DATA SECTION:
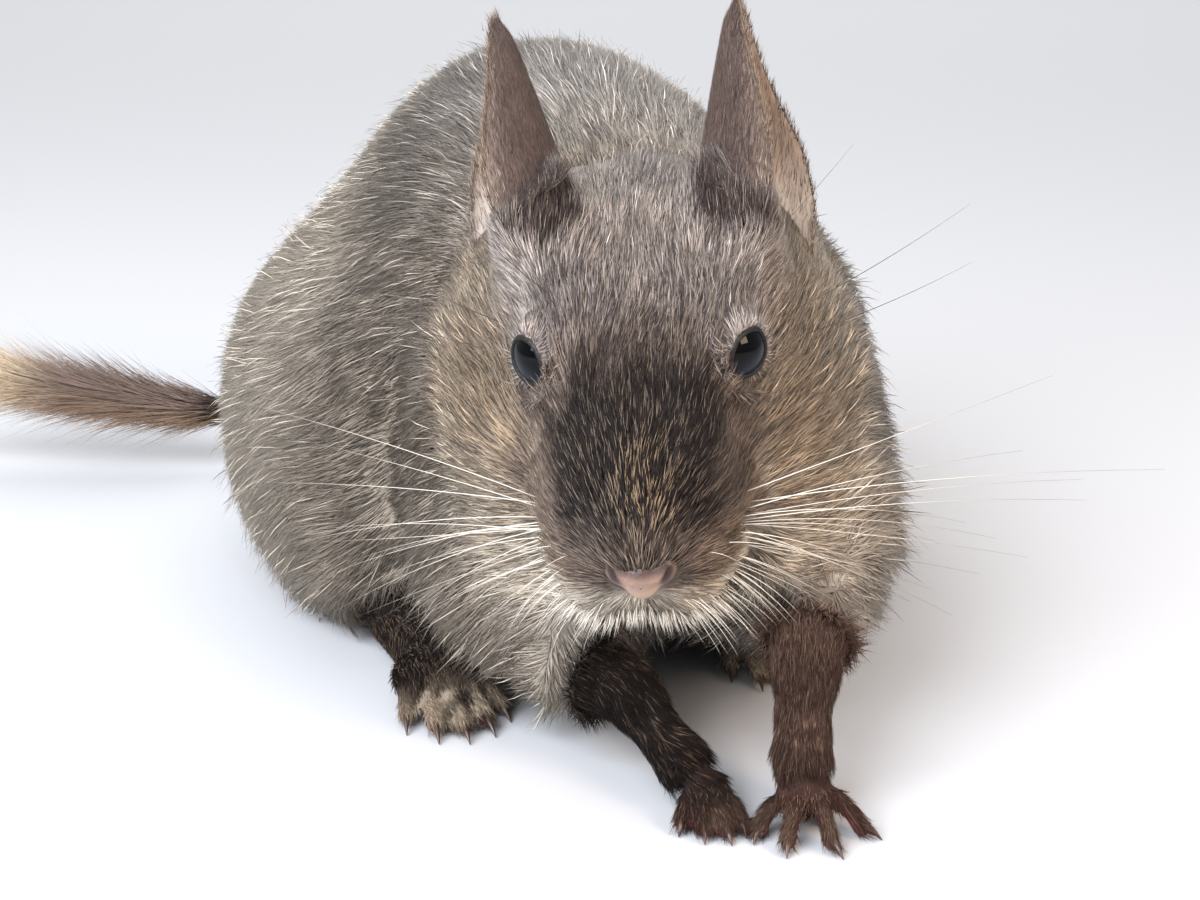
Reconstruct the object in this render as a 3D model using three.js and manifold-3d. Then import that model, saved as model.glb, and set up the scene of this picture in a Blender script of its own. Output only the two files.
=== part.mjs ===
// A life-size degu in a hunched crouch: haunches on the floor, forepaws together in front,
// head low and turned to the viewer, tail held out behind it to the animal's right.
// Millimetres, +Z up. The animal faces -Y and its left side is towards +X.
import * as THREE from "three";
import { mergeVertices } from "three/addons/utils/BufferGeometryUtils.js";
import Module from "manifold-3d";

const wasm = await Module();
wasm.setup();

// Driving sizes, in millimetres and degrees
const gap = 0.3; // between two pieces that touch
const headPitch = 32;
const headRoll = -4;
const headTurn = -3;
const bodyTurn = 15;
const eyeRadius = 4.1;
const eyeSpread = 9.15; // from the middle of the head to an eyeball's centre
const lidLength = 3.4; // half the length of the ring of the lids
const lidHeight = 2.5; // half its height
const lidThickness = 0.75; // radius of the lids' own roll
const lidDepth = 2.85; // from the eyeball's centre out to the plane of the lids
const earHeight = 33;
const earLean = -4; // both ears lean a little to the animal's right
const earThickness = 0.9;
const tailThickness = 5.6; // at the root, with its coat
const brushStart = 0.58; // share of the tail where its brush begins
const brushLocks = 16;
const brushThickness = 9; // across its core and the locks' roots
const clawThickness = 1;
const whiskerThickness = 0.6;

const deg = Math.PI / 180;
const vec = (x, y, z) => new THREE.Vector3(x, y, z);
const turned = (x, y, z) =>
  new THREE.Matrix4().makeRotationFromEuler(new THREE.Euler(x * deg, y * deg, z * deg, "ZXY"));
const moved = (x, y, z) => new THREE.Matrix4().makeTranslation(x, y, z);

// The head's own frame: x to the animal's left, y to the back of the skull, z up, from between the eyes
const headFrame = turned(headPitch, headRoll, headTurn).setPosition(4, 18.8, 45.2);
// The body's own frame: the same axes, from the floor under the middle of the back
const bodyFrame = turned(0, 0, bodyTurn).setPosition(-6, 84, 0);
// An eye's own frame: z out of the head along its line of sight, x to the back of the skull
const eyeFrame = (s) => {
  const axis = vec(s * 0.84, -0.48, 0.25).normalize();
  const along = vec(0, 1, 0).addScaledVector(axis, -axis.y).normalize();
  const basis = new THREE.Matrix4().makeBasis(along, axis.clone().cross(along), axis);
  return headFrame.clone().multiply(basis.setPosition(s * eyeSpread, 1.2, 0));
};
// An ear's own frame: x outwards for the left one, y to the back, z up the ear, from its root
const earFrame = (s) =>
  headFrame.clone().multiply(moved(s * 7.6, 13, -6)).multiply(turned(-46, earLean + s * 1.5, 0));
const world = new THREE.Matrix4();
const sides = [
  ["left", 1],
  ["right", -1],
];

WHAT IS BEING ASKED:
Write the whole listing out again. Keep every line exactly as it is.

TASK OUTPUT:
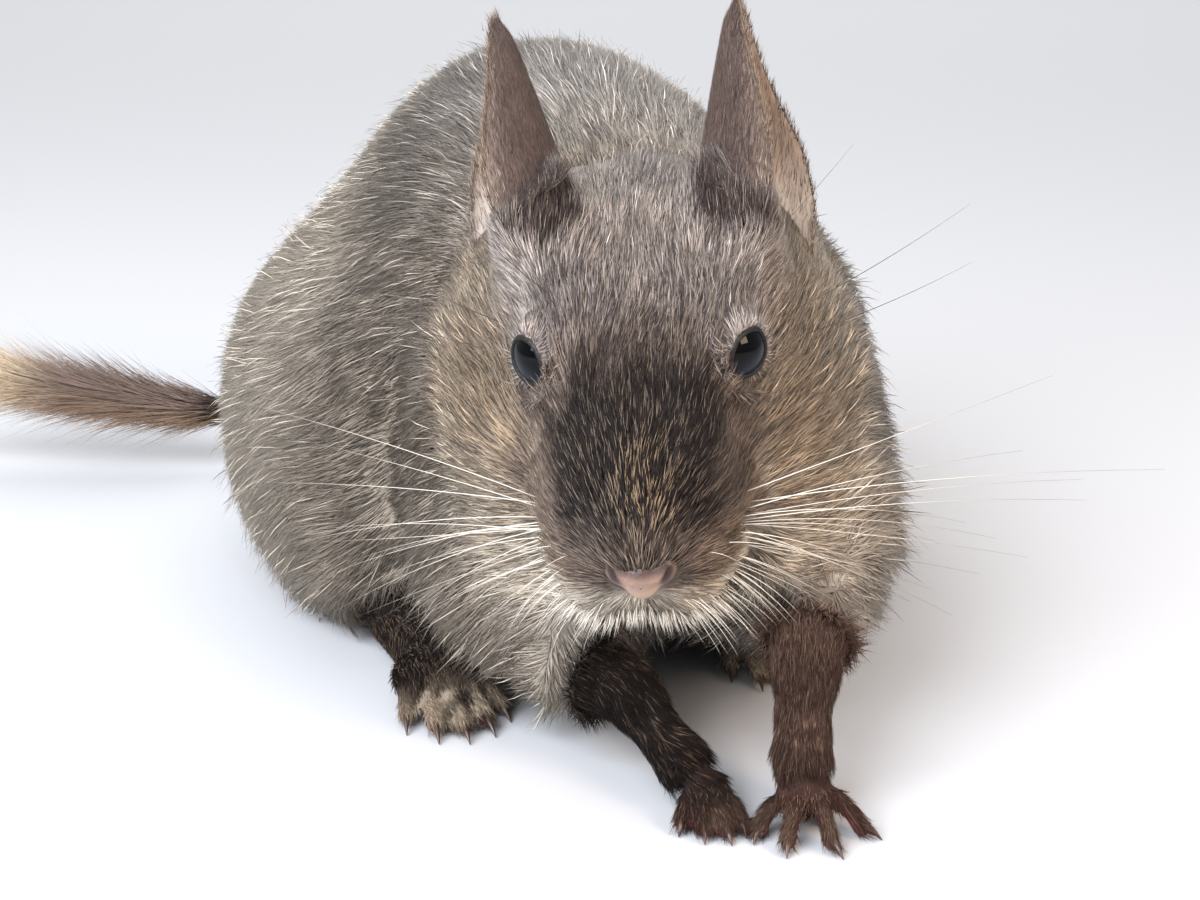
Reconstruct the object in this render as a 3D model using three.js and manifold-3d. Then import that model, saved as model.glb, and set up the scene of this picture in a Blender script of its own. Output only the two files.
=== part.mjs ===
// A life-size degu in a hunched crouch: haunches on the floor, forepaws together in front,
// head low and turned to the viewer, tail held out behind it to the animal's right.
// Millimetres, +Z up. The animal faces -Y and its left side is towards +X.
import * as THREE from "three";
import { mergeVertices } from "three/addons/utils/BufferGeometryUtils.js";
import Module from "manifold-3d";

const wasm = await Module();
wasm.setup();

// Driving sizes, in millimetres and degrees
const gap = 0.3; // between two pieces that touch
const headPitch = 32;
const headRoll = -4;
const headTurn = -3;
const bodyTurn = 15;
const eyeRadius = 4.1;
const eyeSpread = 9.15; // from the middle of the head to an eyeball's centre
const lidLength = 3.4; // half the length of the ring of the lids
const lidHeight = 2.5; // half its height
const lidThickness = 0.75; // radius of the lids' own roll
const lidDepth = 2.85; // from the eyeball's centre out to the plane of the lids
const earHeight = 33;
const earLean = -4; // both ears lean a little to the animal's right
const earThickness = 0.9;
const tailThickness = 5.6; // at the root, with its coat
const brushStart = 0.58; // share of the tail where its brush begins
const brushLocks = 16;
const brushThickness = 9; // across its core and the locks' roots
const clawThickness = 1;
const whiskerThickness = 0.6;

const deg = Math.PI / 180;
const vec = (x, y, z) => new THREE.Vector3(x, y, z);
const turned = (x, y, z) =>
  new THREE.Matrix4().makeRotationFromEuler(new THREE.Euler(x * deg, y * deg, z * deg, "ZXY"));
const moved = (x, y, z) => new THREE.Matrix4().makeTranslation(x, y, z);

// The head's own frame: x to the animal's left, y to the back of the skull, z up, from between the eyes
const headFrame = turned(headPitch, headRoll, headTurn).setPosition(4, 18.8, 45.2);
// The body's own frame: the same axes, from the floor under the middle of the back
const bodyFrame = turned(0, 0, bodyTurn).setPosition(-6, 84, 0);
// An eye's own frame: z out of the head along its line of sight, x to the back of the skull
const eyeFrame = (s) => {
  const axis = vec(s * 0.84, -0.48, 0.25).normalize();
  const along = vec(0, 1, 0).addScaledVector(axis, -axis.y).normalize();
  const basis = new THREE.Matrix4().makeBasis(along, axis.clone().cross(along), axis);
  return headFrame.clone().multiply(basis.setPosition(s * eyeSpread, 1.2, 0));
};
// An ear's own frame: x outwards for the left one, y to the back, z up the ear, from its root
const earFrame = (s) =>
  headFrame.clone().multiply(moved(s * 7.6, 13, -6)).multiply(turned(-46, earLean + s * 1.5, 0));
const world = new THREE.Matrix4();
const sides = [
  ["left", 1],
  ["right", -1],
];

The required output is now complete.